Complementary measures: Many systems rely on multiple indicators of learning, including performance tasks, portfolios, course rigor, graduation rates, and postsecondary outcomes, to create a fuller picture of student achievement and school quality.
Role of school choice and competition: In some districts, standardized testing is used alongside parental choice and school competition to stimulate improvement. Critics worry about the potential for unequal access to higher-performing options, while supporters argue that competition motivates better performance and resource allocation.
Exam design and technology: The move to digital testing and adaptive item formats raises questions about accessibility, security, and fairness across student populations. Ongoing evaluation aims to ensure that technology enhances measurement quality rather than amplifying disparities.
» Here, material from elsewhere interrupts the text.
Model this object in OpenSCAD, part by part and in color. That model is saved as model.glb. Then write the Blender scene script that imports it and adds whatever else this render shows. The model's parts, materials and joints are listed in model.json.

College admissions and merit: The place of standardized tests in admissions decisions continues to be debated. Some institutions maintain strong reliance on test scores as predictors of college success, while others increasingly recognize a broader set of indicators of readiness and potential.

Alternatives and reforms

Holistic and portfolio-based assessments: Some systems emphasize a broader view of achievement, including coursework, projects, and teacher assessments, to capture a wider range of skills beyond what multiple-choice items can measure.
Performance-based testing: In certain subjects, evidence of problem-solving and application through tasks or simulations may be used to assess learning more directly.
Local and state-level accountability: Emphasizing locally designed assessments aligned to state standards can reduce disparities tied to national testing regimes and allow more context-specific evaluations.
Addressing the root causes of gaps: Beyond tests, reforms focus on early childhood education, safe and stable school environments, parental engagement, and access to high-quality instruction.
Consumer information and parental choice: Clear reporting on school performance, including context about student demographics and resource levels, helps families make informed decisions without overreliance on a single metric.